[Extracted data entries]
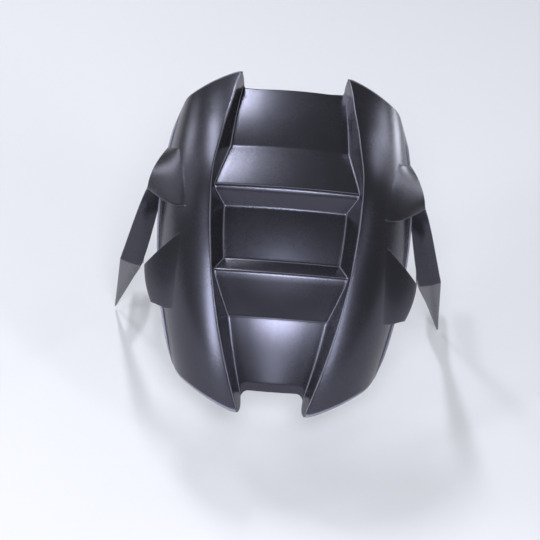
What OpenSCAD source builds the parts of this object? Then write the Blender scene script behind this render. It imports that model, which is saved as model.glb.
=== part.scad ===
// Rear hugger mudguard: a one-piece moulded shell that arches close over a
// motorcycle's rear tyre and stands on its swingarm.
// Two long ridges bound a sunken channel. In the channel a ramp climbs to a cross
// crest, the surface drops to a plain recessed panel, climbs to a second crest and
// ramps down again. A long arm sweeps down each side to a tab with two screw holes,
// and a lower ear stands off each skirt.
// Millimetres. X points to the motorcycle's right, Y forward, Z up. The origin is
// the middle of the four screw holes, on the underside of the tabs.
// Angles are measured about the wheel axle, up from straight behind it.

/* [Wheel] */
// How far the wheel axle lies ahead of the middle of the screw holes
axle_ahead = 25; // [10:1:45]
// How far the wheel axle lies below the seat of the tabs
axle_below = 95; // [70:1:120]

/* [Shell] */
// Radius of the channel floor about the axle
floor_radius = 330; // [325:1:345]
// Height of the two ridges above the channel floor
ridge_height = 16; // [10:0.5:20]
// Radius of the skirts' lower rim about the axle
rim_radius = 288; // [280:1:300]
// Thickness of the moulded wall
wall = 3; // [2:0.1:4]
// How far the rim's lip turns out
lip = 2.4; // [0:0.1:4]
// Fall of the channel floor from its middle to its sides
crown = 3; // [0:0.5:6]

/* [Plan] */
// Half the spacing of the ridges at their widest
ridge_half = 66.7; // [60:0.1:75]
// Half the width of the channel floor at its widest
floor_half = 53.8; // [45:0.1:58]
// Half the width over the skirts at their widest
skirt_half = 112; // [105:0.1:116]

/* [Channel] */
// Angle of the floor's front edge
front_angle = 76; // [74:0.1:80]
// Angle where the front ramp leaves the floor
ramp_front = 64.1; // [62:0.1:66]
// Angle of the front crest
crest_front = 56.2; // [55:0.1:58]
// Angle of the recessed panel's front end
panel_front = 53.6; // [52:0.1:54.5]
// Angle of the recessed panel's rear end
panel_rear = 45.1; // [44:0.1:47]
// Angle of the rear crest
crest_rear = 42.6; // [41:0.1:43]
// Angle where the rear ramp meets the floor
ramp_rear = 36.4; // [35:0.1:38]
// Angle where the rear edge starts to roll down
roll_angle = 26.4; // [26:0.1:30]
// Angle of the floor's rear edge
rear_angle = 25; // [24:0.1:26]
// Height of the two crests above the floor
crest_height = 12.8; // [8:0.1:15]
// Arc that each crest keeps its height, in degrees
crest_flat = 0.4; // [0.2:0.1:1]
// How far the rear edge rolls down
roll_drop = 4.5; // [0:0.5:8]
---
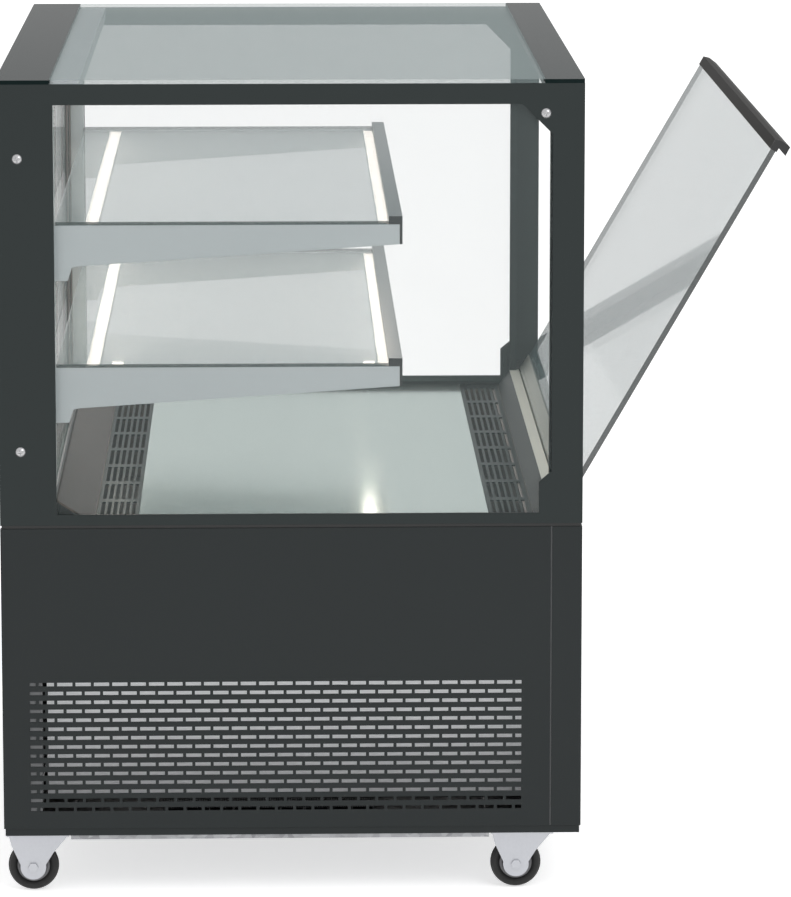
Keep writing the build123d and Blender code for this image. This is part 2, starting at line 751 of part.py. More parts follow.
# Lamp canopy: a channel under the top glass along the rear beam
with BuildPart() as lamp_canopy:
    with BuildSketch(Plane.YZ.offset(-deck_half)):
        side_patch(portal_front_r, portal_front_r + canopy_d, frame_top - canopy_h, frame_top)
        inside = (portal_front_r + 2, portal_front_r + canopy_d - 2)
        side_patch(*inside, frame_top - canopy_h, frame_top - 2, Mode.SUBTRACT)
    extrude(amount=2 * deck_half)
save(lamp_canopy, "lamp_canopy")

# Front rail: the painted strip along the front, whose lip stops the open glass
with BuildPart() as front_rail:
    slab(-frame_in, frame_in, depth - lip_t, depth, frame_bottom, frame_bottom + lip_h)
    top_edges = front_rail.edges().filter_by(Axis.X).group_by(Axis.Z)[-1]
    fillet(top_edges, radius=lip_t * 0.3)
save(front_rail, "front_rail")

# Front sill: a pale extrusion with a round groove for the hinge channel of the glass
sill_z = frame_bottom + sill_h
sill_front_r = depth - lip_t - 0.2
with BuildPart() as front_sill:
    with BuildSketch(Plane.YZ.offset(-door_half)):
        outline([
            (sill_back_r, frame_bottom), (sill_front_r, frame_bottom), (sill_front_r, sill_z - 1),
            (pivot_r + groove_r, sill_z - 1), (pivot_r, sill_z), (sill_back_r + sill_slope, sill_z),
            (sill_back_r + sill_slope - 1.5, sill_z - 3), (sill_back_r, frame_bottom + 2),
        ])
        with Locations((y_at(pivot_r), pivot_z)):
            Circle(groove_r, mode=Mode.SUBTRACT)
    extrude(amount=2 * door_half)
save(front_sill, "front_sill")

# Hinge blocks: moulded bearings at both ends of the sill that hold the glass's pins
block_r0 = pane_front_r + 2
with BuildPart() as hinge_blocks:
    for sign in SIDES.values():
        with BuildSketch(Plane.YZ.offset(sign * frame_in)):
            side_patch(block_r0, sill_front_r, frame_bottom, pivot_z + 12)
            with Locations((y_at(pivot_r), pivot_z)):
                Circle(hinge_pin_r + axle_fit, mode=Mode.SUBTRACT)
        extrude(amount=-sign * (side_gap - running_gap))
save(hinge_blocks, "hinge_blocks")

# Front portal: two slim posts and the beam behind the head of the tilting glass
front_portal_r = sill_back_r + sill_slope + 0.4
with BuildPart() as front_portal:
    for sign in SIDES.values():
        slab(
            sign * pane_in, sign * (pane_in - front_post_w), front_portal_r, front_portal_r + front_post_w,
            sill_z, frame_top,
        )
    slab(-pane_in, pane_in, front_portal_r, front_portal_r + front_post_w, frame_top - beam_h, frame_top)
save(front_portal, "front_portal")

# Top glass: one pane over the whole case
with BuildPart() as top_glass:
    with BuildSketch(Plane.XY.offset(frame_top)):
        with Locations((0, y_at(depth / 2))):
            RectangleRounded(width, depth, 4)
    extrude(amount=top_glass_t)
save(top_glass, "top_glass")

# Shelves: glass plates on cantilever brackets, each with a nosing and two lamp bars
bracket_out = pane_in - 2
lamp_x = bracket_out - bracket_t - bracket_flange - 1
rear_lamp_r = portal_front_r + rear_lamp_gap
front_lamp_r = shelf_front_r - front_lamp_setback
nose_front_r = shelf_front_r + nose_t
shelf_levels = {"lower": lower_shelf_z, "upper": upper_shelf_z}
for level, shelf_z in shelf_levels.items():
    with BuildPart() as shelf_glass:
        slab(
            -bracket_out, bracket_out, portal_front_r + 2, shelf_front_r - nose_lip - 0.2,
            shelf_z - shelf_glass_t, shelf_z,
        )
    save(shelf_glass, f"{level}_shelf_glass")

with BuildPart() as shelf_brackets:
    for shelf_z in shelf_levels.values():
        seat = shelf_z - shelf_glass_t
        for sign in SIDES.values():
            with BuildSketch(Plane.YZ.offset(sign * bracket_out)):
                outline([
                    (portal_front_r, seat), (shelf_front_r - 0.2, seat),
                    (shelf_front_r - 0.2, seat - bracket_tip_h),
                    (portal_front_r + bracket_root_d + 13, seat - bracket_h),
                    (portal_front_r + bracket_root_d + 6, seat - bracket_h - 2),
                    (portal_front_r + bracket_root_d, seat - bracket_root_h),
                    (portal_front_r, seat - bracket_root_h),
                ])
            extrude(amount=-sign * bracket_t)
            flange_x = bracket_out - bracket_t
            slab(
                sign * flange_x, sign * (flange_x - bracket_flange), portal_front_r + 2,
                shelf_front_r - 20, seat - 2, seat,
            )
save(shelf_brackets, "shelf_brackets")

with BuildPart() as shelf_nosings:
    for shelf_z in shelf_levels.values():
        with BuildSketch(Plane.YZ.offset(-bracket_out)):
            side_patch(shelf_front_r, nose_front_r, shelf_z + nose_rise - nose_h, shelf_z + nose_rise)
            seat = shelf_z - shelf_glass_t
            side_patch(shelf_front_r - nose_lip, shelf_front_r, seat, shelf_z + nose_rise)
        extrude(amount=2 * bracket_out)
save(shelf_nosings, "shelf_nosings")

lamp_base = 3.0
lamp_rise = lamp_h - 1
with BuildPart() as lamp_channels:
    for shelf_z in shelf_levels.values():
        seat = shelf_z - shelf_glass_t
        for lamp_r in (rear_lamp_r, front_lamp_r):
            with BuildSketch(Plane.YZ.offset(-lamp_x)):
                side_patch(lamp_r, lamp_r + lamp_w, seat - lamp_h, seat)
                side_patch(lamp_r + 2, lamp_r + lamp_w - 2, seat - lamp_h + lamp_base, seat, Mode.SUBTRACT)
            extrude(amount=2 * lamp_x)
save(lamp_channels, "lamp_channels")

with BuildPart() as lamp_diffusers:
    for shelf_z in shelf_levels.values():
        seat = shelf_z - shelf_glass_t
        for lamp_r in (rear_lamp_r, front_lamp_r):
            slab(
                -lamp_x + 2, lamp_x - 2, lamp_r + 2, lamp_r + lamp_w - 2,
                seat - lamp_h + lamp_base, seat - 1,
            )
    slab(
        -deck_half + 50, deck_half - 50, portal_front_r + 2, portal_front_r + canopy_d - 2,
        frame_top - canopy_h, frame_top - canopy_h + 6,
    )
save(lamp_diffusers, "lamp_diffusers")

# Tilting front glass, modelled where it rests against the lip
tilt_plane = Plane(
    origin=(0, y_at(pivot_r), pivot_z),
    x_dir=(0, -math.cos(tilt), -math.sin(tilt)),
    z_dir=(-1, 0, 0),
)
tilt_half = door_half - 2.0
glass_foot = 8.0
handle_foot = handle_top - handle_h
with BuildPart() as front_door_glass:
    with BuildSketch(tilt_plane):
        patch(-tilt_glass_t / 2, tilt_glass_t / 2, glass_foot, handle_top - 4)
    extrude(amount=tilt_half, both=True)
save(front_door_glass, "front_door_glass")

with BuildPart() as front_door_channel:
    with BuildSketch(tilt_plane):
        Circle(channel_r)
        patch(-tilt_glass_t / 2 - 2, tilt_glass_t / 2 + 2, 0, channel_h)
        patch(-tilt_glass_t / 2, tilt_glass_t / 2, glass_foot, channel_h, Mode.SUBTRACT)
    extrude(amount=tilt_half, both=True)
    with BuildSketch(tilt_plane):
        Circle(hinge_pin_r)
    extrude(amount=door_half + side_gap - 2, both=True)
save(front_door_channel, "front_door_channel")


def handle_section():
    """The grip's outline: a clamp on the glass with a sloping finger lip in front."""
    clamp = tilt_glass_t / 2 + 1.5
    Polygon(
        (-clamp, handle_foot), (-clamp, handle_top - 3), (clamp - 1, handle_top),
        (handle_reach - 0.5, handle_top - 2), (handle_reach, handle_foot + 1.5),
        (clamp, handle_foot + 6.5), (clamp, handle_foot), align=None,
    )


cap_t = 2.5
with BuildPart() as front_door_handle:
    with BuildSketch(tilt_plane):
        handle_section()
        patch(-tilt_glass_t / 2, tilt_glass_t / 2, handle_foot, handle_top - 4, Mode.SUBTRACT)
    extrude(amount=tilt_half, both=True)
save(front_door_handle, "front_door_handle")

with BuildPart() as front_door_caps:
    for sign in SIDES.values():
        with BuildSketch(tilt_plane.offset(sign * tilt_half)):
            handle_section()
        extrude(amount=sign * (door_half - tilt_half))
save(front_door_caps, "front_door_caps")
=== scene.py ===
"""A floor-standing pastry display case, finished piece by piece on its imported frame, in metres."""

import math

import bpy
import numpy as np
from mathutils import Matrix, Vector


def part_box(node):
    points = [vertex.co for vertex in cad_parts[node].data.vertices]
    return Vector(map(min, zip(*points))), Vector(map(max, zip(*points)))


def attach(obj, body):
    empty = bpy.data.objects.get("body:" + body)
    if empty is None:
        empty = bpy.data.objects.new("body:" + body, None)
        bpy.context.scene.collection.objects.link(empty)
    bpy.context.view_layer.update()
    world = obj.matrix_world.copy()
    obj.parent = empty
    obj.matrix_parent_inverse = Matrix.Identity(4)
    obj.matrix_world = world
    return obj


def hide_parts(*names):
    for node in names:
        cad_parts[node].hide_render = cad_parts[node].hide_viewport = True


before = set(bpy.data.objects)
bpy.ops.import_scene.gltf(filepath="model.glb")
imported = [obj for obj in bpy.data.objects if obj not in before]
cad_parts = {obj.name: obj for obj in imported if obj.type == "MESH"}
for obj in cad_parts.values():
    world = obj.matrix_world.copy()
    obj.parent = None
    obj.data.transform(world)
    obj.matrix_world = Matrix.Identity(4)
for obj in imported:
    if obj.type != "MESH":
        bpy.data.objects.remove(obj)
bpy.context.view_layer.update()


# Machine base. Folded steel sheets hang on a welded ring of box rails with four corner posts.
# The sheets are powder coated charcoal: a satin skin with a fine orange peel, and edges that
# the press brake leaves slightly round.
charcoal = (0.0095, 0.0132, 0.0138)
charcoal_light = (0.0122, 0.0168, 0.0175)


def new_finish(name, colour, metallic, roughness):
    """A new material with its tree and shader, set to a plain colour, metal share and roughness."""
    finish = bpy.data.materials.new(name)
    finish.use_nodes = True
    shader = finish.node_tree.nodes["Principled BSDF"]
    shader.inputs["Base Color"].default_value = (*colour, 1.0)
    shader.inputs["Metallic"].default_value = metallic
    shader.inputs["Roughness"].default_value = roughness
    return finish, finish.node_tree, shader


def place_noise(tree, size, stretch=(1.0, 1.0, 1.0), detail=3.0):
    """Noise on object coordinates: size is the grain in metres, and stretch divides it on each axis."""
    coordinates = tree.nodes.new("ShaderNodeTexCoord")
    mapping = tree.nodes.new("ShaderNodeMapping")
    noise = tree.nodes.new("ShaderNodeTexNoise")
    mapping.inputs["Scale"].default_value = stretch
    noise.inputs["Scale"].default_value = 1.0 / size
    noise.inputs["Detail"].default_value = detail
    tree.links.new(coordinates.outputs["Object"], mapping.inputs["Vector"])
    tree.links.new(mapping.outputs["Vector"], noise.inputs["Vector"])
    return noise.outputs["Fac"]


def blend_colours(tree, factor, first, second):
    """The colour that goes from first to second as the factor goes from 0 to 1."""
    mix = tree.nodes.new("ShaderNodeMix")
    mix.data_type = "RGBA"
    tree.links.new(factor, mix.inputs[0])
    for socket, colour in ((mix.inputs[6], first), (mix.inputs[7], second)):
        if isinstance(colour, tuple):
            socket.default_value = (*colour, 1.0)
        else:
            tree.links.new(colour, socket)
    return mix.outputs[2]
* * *
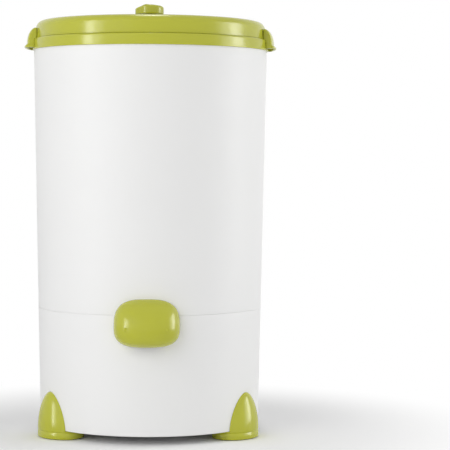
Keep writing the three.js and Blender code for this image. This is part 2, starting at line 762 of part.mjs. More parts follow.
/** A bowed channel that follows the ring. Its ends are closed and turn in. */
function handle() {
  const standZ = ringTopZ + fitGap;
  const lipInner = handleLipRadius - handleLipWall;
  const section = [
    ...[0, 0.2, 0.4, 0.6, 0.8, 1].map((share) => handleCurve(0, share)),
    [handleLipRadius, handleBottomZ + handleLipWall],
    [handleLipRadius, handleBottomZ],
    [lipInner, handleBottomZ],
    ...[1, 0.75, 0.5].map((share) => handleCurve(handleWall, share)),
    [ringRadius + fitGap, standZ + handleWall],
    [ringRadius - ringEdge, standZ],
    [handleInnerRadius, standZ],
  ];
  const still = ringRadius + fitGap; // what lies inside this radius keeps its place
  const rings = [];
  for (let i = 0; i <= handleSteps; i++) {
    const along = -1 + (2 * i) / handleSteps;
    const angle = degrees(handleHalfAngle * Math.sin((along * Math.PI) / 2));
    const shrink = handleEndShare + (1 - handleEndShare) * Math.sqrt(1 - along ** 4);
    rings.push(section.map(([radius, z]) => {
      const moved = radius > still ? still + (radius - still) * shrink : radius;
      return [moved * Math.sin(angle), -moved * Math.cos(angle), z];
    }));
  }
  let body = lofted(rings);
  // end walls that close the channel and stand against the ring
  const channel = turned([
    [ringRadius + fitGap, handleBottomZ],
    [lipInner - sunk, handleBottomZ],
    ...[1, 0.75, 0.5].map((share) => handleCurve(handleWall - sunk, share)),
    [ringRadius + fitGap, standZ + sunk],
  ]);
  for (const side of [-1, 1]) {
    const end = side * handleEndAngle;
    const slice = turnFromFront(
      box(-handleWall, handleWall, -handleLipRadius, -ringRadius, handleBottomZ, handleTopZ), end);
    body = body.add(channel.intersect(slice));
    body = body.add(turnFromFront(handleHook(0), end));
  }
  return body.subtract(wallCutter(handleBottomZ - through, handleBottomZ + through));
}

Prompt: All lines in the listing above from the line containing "obj.data.transform(world)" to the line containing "return finish, finish.node_tree, shader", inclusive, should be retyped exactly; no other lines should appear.

Exercise solution:
    obj.data.transform(world)
    obj.matrix_world = Matrix.Identity(4)
for obj in imported:
    if obj.type != "MESH":
        bpy.data.objects.remove(obj)
bpy.context.view_layer.update()


# Machine base. Folded steel sheets hang on a welded ring of box rails with four corner posts.
# The sheets are powder coated charcoal: a satin skin with a fine orange peel, and edges that
# the press brake leaves slightly round.
charcoal = (0.0095, 0.0132, 0.0138)
charcoal_light = (0.0122, 0.0168, 0.0175)


def new_finish(name, colour, metallic, roughness):
    """A new material with its tree and shader, set to a plain colour, metal share and roughness."""
    finish = bpy.data.materials.new(name)
    finish.use_nodes = True
    shader = finish.node_tree.nodes["Principled BSDF"]
    shader.inputs["Base Color"].default_value = (*colour, 1.0)
    shader.inputs["Metallic"].default_value = metallic
    shader.inputs["Roughness"].default_value = roughness
    return finish, finish.node_tree, shader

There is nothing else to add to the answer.